What to Do When You’re Bored With Your Job

April 24, 2016, 11:00 PM UTC
Young businesswoman sitting at desk bored
XiXinXing—Getty Images

The Leadership Insider network is an online community where the most thoughtful and influential people in business contribute answers to timely questions about careers and leadership. Today’s answer to the question: How do you avoid burnout? is written by Gloria Cordes Larson, president of Bentley University.

I consider myself pretty lucky. I have a simple, yet effective method to combat stress and prevent burnout: spending a few hours with Harry, Sally and Teak — my English Labrador retrievers. They keep me energized. Of course, my family and friends are my bedrock and help keep me grounded as well. But, countless studies show that having a dog makes you happier, less depressed, and improves cardiovascular health. I’m proof that this is true, particularly with three overactive Labs. Without my support system of two and four-legged friends and family, I don’t think I would be the upbeat, optimistic person I am in my role as a university president.

But when I’m on the job — and Harry, Sally, and Teak are at home — there’s another method I use to help avoid burnout. I believe it’s critical to commit to a lifetime of learning. Everyone needs to refresh their mind from time to time and learning new skills helps develop new talents that often lead to exciting new aspects of your career. As the leader of a university responsible for developing tomorrow’s leaders, I tell my graduating students that earning their degree is a tremendous accomplishment, but if they want to continue advancing then the learning doesn’t stop after graduation. Whether they plan to go on to obtain an advanced degree, they take online courses to learn the latest social media tools or brush up on the latest enterprise software, it’s critical to keep acquiring new skills. Keeping your skills current will energize you, stave off any potential boredom, and show your employer that you are thinking ahead. Most importantly, it keeps you prepared for future opportunities that may arise.
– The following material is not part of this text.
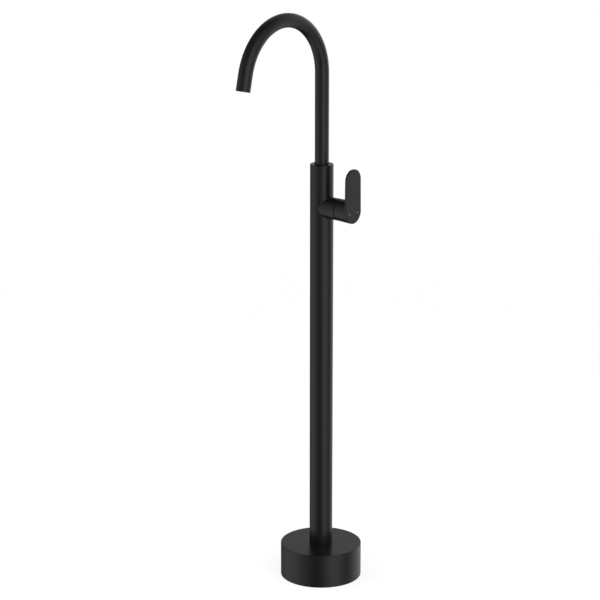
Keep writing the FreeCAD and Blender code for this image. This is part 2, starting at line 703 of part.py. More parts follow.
def port_seal_rings():
    """Three rubber rings between the cartridge's base and its seat."""
    body = new_body("port_seal_rings", z="valve_height")
    sketch = new_sketch(body, "YZ_Plane", "seat_x + port_ring_depth / 2")
    draw_ports(sketch, "port_ring_width")
    draw_ports(sketch, "fit_gap")
    extrude(body, "Pad", sketch, "0", "port_ring_depth")


def fixed_ceramic_disc():
    """Ceramic disc that stays still, with the three ports."""
    body = new_body("fixed_ceramic_disc", z="valve_height")
    face = f"{DISC_FACE} + disc_thickness"
    pad(body, "YZ_Plane", DISC_FACE, face, draw_circle, FIXED_DISC_RADIUS)
    cut(body, "YZ_Plane", DISC_FACE, face, draw_ports, "0")


def moving_ceramic_disc():
    """Ceramic disc that slides over the fixed one, with a mixing recess in its face."""
    body = new_body("moving_ceramic_disc", z="valve_height - disc_rest_offset")
    face = f"{DISC_FACE} + disc_thickness"
    pad(body, "YZ_Plane", face, CARRIER_FACE, draw_circle, MOVING_DISC_RADIUS)
    cut(
        body, "YZ_Plane", face, f"{face} + disc_chamber_depth",
        draw_circle, "disc_chamber_radius",
    )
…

See also: This Is When You Know You’re Working Too Much

For example, I never thought of my law degree as only a means to practicing law. I may have started my career as a lawyer, but I also had a passion for public policy that crossed education, environment and economic development. Over time I developed strong sales skills and became an effective facilitator. I learned to ask the right questions and to manage a diverse team. Decades after my first job at a legal services program for low-income elderly people in Virginia, I now find myself leading a top business university in Massachusetts. Who would’ve predicted a career track that has included posts in the non-profit sector, government, private practice, and higher education? Staying open to lifelong learning keeps you focused and challenged – and the new challenges have consistently helped me to avoid burnout.

For millennials in the workplace, it is in their DNA. Today these young adults make up the largest percentage of the U.S. workforce, outnumbering gen X and baby boomers. According to the global 2016 Deloitte Millennial Survey, one in four millennials would quit his or her current job to join a new organization or try something different if given the option. By the end of 2020, two out of every three respondents report that they hope to have a new job and only 16% see themselves remaining in their current position in the next decade. Clearly they understand the value of lifelong learning – and are wisely staying ahead of market needs so their value to employers continues to increase.

My advice to avoid burnout: Commit to lifelong learning and you will feel relevant, engaged, and vital for a very long time.